Heterodox economists are attempting to find a technical fix to the problems of modern economic theory. In my view, we cannot launch a revolution by changing the equations we use. The changes required are much deeper — we need to change the way we understand human beings. We need to understand that “Revealed Preference” is a disastrous mistake — by avoiding thinking about the unobservable preferences in our hearts, and replacing them by observable behaviors, we prefer a shallow understanding to a deep understanding. The choice may be guided by feelings/emotions which are inherently unobservable, but we can learn about them by looking into our own hearts, since we are human beings. By ruling out introspection, and asking human beings why they do what they do, we rule out the possibility of understanding human behavior.

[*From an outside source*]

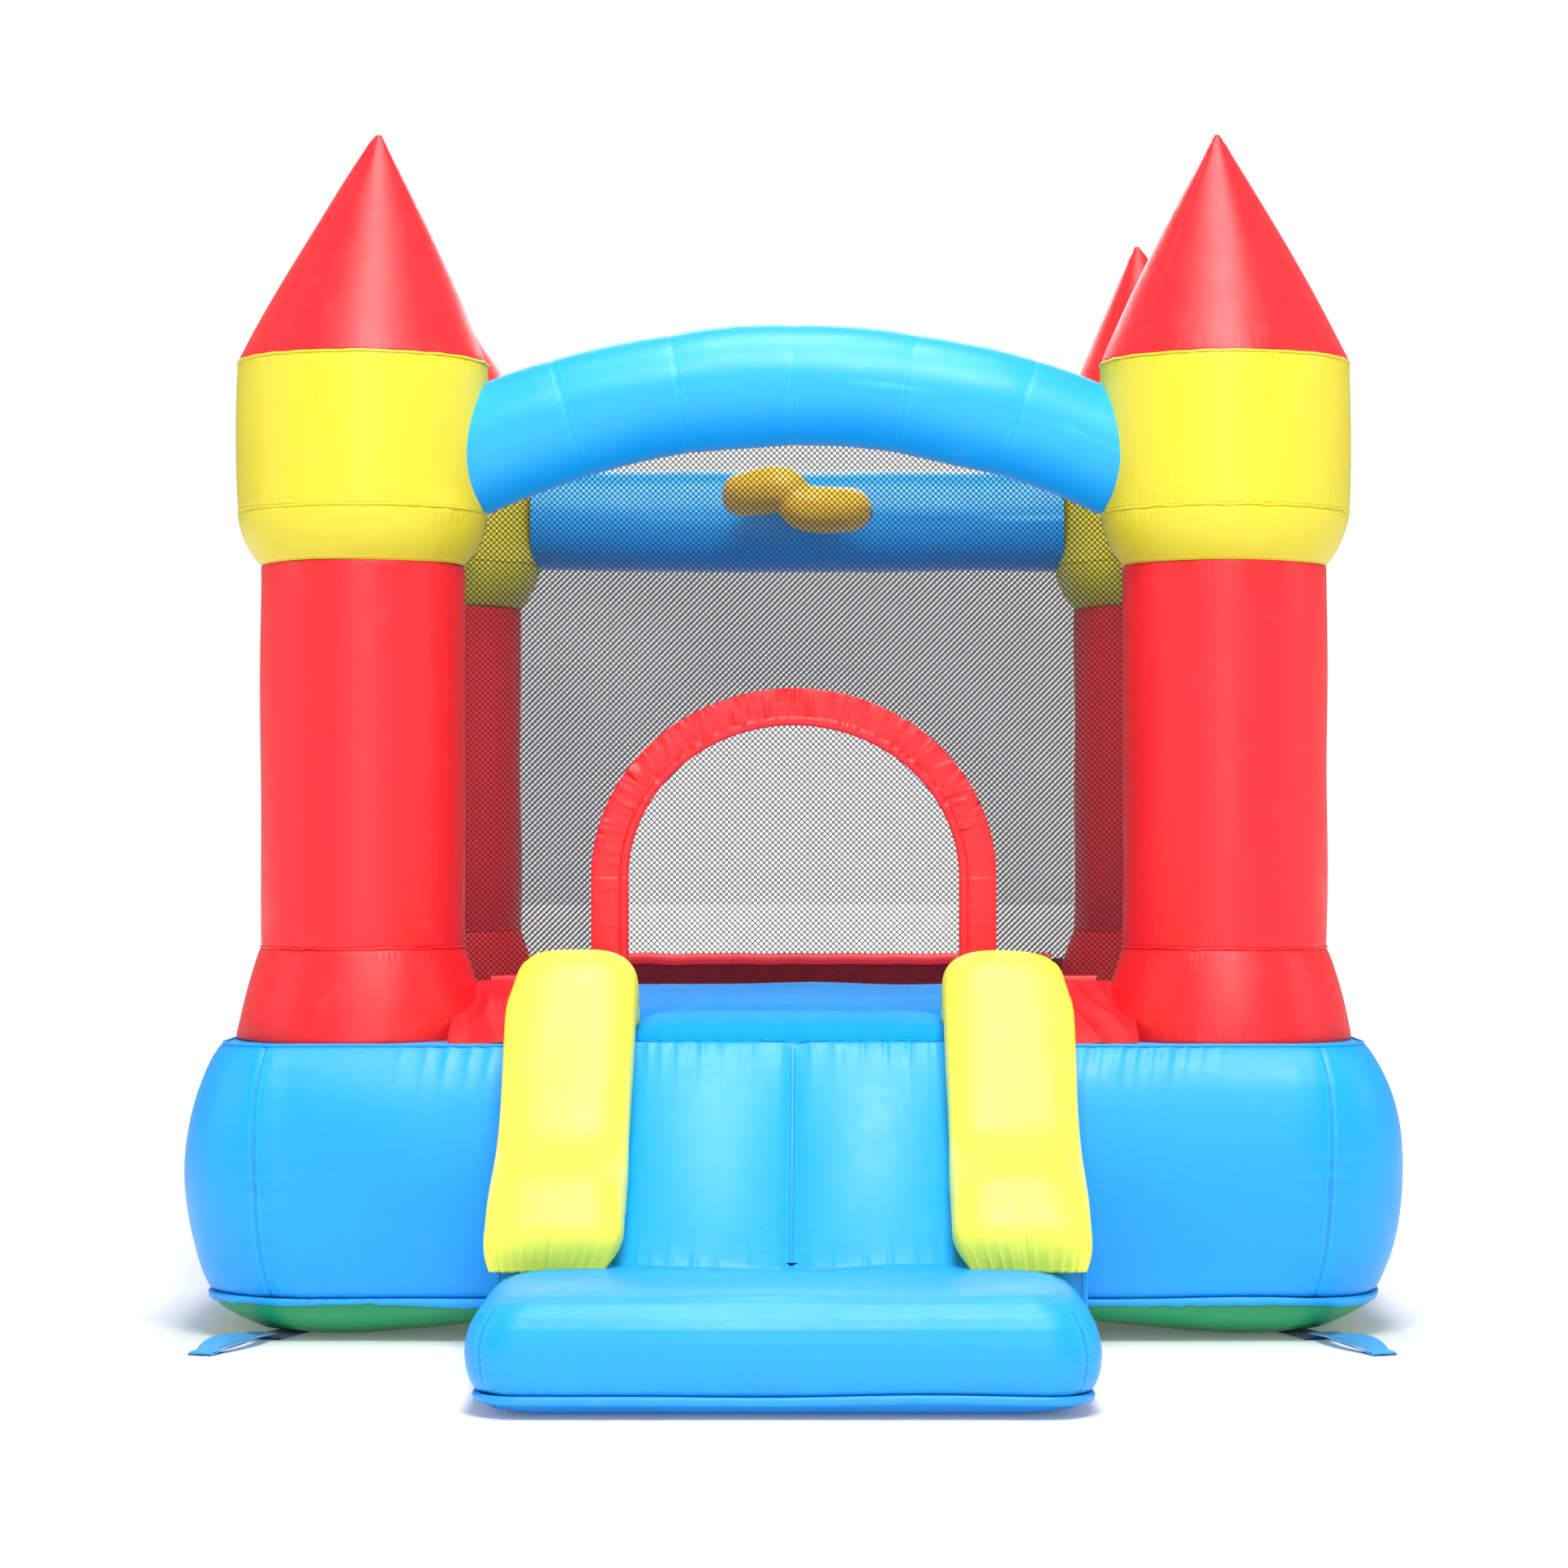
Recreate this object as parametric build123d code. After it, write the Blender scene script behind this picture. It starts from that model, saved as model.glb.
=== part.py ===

Economists are religiously committed methodologically to “rational” behavior. They will not consider models of human behavior which allow humans to be whimsical or emotional. Even the alternative models, like Prospect Theory, which are being constructed, endow human beings with computational and informational capacities they do not possess. This blocks the possibility of knowledge. Unless we re-introduce the heart and soul into human beings, we will continue to fail to understand human behavior in any of the realms of economics, politics and society.